───── Excerpted records
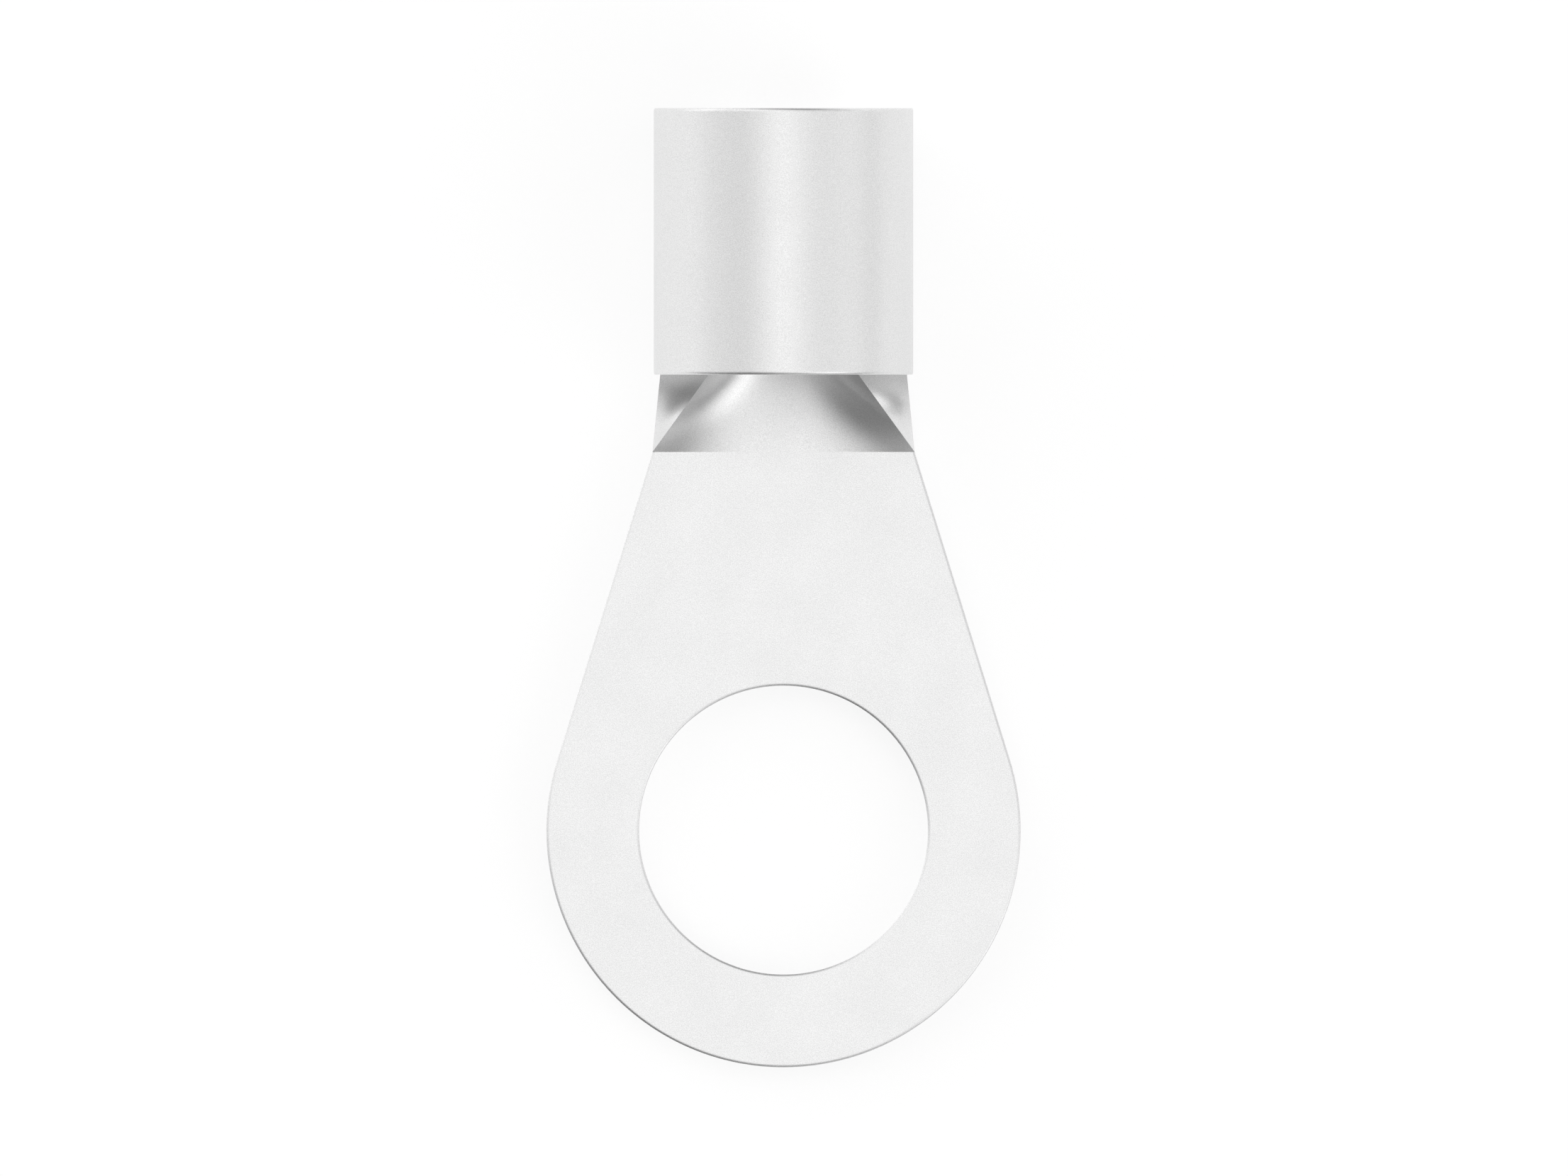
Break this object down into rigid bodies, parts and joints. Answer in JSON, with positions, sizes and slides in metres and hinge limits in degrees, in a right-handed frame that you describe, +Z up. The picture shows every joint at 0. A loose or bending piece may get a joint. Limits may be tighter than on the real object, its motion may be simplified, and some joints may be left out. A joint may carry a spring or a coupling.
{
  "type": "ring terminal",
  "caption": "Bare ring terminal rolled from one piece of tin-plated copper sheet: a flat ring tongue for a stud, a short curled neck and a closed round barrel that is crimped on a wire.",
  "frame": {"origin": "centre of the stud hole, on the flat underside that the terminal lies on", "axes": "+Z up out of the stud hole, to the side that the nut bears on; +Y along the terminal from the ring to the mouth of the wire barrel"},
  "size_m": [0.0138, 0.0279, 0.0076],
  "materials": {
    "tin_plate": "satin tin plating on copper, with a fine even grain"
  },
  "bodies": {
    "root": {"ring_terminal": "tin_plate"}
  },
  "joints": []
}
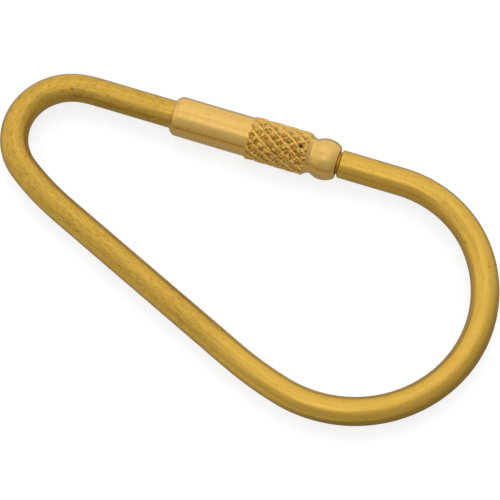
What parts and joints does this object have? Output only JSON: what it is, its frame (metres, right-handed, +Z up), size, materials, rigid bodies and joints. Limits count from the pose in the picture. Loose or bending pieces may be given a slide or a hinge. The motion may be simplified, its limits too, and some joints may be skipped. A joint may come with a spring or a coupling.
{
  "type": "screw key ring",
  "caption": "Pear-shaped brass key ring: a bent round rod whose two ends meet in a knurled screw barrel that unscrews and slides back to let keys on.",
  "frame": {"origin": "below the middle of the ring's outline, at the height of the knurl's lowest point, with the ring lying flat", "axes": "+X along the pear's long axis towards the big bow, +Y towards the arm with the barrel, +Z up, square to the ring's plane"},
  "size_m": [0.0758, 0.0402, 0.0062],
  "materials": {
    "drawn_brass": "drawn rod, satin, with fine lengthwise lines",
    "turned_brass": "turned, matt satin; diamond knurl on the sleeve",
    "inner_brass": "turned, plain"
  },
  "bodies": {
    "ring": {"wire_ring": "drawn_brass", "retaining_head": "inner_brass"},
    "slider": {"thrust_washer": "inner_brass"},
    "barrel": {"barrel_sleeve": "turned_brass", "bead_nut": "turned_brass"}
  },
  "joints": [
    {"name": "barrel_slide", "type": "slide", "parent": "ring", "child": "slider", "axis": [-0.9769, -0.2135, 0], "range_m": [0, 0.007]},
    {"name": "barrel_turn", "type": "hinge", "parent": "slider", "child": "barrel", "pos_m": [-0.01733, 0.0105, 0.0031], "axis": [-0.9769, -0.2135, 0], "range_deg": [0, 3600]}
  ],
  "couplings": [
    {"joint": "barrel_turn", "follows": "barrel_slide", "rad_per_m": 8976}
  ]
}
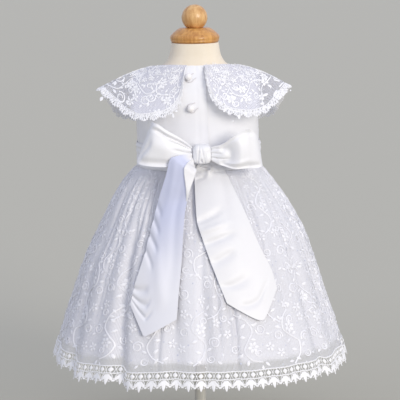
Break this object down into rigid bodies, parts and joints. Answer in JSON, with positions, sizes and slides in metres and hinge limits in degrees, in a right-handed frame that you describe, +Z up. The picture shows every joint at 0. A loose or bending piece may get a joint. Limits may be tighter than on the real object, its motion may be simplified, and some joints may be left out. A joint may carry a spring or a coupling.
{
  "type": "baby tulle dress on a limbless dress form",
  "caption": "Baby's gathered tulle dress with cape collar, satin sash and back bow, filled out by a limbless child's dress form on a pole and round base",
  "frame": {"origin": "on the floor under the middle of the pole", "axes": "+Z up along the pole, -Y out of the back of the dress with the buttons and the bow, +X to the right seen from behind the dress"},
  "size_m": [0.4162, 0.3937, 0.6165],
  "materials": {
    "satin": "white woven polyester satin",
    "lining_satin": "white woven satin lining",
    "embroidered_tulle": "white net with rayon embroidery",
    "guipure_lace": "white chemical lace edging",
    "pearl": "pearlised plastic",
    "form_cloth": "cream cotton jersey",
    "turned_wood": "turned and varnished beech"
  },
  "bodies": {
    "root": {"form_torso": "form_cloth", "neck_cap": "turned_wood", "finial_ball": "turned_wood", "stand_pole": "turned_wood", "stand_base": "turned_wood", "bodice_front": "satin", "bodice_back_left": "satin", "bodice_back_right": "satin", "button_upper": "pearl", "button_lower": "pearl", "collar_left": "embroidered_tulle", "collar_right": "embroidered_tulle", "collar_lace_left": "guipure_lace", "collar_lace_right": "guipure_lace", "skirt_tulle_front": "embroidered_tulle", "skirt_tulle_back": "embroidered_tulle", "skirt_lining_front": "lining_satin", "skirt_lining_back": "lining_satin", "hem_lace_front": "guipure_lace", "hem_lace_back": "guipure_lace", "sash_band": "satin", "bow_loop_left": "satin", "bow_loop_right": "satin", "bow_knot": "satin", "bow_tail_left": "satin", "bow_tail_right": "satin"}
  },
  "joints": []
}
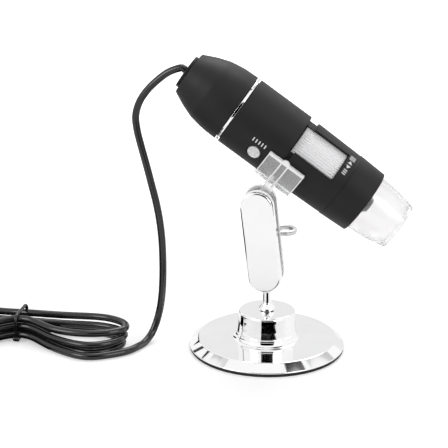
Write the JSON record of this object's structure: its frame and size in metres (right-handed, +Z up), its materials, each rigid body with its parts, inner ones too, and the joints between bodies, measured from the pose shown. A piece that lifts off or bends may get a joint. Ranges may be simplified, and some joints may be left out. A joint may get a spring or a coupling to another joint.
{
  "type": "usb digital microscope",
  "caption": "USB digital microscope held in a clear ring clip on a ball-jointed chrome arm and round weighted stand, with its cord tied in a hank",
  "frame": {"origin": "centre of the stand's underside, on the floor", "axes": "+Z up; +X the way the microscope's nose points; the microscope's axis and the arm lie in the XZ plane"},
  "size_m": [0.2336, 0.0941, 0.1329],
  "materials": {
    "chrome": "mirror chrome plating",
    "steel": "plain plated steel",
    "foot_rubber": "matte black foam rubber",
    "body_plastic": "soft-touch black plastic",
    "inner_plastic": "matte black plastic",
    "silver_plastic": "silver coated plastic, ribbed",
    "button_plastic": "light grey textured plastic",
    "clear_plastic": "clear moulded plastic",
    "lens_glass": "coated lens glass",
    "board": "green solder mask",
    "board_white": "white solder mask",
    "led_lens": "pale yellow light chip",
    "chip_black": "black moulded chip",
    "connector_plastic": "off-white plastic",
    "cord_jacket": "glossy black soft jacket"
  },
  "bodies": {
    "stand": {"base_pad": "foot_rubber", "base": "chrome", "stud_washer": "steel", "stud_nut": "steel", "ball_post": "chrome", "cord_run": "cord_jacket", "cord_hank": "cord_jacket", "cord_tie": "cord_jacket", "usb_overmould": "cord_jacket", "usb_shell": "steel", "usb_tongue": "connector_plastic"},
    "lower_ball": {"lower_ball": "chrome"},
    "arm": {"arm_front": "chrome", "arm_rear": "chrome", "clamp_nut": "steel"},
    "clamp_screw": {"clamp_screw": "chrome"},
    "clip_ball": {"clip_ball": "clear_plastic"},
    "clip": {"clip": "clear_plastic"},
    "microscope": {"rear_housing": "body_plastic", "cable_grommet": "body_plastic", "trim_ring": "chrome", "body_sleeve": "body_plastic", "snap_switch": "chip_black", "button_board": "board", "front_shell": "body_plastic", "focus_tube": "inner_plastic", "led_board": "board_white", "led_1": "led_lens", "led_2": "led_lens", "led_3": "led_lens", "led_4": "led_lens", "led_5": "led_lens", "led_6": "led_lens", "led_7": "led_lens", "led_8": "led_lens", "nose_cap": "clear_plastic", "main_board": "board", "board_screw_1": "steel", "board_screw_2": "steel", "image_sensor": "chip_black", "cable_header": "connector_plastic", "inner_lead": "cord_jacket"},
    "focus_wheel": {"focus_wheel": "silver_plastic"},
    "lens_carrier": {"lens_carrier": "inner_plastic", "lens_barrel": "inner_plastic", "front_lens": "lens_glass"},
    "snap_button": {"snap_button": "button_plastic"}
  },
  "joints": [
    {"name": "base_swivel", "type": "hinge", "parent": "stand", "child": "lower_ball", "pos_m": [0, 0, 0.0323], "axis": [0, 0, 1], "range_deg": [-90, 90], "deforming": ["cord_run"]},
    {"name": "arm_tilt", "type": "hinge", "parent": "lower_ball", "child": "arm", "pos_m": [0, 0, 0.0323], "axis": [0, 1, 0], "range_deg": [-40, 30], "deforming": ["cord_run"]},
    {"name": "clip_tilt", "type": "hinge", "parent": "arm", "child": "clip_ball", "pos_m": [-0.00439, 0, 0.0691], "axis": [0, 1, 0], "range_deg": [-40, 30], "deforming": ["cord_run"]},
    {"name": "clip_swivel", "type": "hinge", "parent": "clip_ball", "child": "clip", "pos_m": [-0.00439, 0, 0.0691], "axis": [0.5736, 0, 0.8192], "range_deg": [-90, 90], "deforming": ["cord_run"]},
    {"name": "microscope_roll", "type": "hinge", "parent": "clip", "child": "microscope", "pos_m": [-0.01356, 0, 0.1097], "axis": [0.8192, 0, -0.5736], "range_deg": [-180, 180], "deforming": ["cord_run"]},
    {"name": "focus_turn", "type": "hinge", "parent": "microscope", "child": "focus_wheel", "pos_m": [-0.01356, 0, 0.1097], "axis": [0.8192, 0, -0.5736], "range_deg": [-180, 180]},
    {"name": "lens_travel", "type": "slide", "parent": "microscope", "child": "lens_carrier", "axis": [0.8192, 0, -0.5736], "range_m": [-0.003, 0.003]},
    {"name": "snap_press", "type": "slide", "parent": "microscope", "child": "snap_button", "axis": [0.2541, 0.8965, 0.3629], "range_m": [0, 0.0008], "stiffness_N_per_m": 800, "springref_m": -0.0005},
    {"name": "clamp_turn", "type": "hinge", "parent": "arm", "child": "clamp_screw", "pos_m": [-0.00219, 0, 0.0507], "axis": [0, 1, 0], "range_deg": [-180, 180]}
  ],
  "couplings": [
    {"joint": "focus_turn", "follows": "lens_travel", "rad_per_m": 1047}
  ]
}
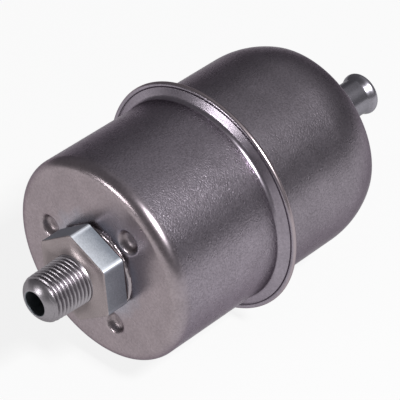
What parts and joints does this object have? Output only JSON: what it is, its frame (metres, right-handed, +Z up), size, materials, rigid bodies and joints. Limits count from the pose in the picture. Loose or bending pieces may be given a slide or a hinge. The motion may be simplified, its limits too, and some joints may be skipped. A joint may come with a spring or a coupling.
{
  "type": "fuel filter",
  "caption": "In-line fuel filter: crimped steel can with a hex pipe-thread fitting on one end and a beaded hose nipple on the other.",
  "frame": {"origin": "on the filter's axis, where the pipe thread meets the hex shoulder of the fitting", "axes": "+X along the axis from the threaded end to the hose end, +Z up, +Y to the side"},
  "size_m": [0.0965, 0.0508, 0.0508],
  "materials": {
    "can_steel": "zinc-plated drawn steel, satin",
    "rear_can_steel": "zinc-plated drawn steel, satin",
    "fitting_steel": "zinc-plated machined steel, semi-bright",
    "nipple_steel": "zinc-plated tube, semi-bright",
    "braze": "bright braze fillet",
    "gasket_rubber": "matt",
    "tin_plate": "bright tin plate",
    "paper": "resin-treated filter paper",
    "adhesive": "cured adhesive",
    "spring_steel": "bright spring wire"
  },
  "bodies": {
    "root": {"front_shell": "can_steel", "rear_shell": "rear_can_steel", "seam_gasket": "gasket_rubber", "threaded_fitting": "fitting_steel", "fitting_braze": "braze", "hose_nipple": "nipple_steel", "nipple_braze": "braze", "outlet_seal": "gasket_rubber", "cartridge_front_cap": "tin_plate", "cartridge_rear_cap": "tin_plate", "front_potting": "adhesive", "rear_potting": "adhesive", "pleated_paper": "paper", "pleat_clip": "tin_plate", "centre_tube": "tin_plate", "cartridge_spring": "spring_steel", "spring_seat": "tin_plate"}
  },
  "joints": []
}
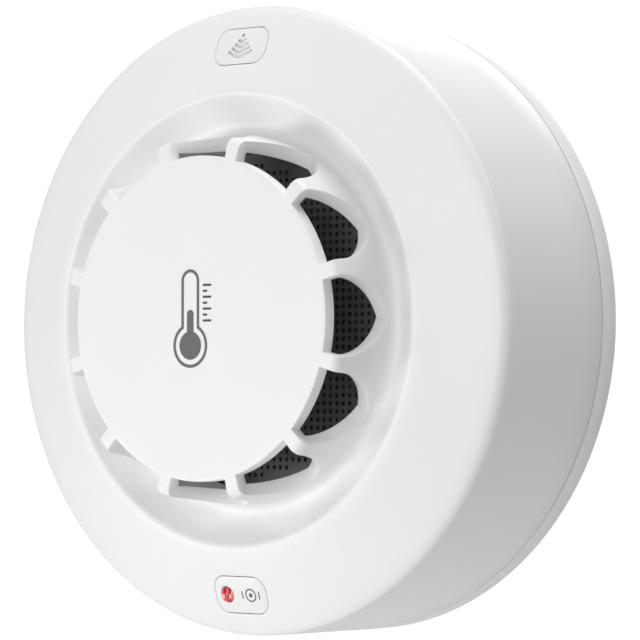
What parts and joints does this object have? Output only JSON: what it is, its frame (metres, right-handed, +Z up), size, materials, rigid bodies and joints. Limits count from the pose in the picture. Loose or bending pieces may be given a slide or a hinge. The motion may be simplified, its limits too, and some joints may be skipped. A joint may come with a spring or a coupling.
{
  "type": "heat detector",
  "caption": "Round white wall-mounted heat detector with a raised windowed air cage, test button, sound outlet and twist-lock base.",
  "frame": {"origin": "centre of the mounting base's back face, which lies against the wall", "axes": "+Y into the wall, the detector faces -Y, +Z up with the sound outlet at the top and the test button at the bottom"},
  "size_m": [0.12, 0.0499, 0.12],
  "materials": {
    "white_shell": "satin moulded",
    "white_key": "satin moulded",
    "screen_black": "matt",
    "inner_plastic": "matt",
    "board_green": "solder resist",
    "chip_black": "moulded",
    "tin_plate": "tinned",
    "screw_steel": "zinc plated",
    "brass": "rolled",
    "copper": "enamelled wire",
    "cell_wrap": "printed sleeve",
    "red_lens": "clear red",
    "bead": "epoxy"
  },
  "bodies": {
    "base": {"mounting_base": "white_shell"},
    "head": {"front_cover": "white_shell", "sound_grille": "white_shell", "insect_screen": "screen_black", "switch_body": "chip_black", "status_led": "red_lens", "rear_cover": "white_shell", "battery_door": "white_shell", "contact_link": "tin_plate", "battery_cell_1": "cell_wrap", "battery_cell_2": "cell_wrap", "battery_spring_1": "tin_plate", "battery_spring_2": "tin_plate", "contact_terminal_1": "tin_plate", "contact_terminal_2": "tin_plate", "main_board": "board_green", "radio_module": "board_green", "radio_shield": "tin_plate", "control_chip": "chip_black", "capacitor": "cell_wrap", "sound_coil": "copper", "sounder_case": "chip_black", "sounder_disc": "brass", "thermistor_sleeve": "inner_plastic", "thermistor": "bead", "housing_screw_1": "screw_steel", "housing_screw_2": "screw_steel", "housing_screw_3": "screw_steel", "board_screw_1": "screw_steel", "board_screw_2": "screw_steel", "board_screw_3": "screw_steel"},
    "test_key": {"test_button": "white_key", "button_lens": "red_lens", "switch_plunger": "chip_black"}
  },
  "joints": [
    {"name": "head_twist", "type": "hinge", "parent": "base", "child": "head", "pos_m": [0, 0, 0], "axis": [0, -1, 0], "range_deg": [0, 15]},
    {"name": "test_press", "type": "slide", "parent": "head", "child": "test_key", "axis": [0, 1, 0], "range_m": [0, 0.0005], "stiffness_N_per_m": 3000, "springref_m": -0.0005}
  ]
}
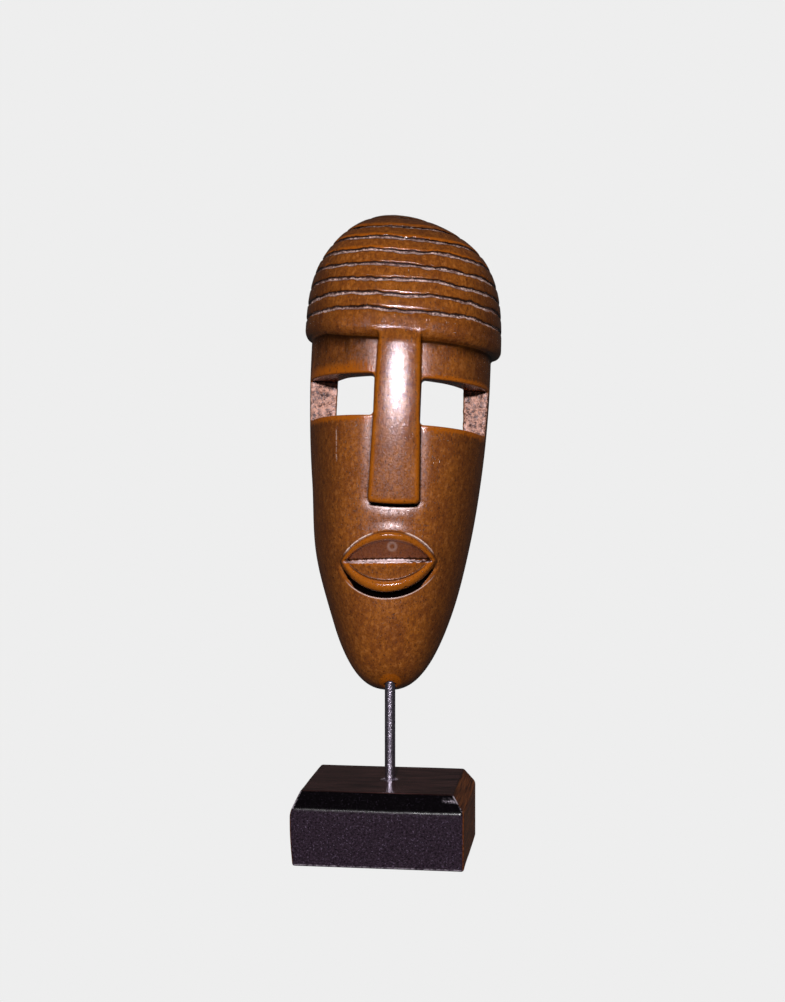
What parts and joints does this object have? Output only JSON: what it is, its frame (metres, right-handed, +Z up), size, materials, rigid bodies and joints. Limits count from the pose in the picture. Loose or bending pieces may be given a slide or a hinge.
──────────
- [Problem description]:
Going through the records above, state how many lines carry "that", with no other text.

- [Complete response]:
6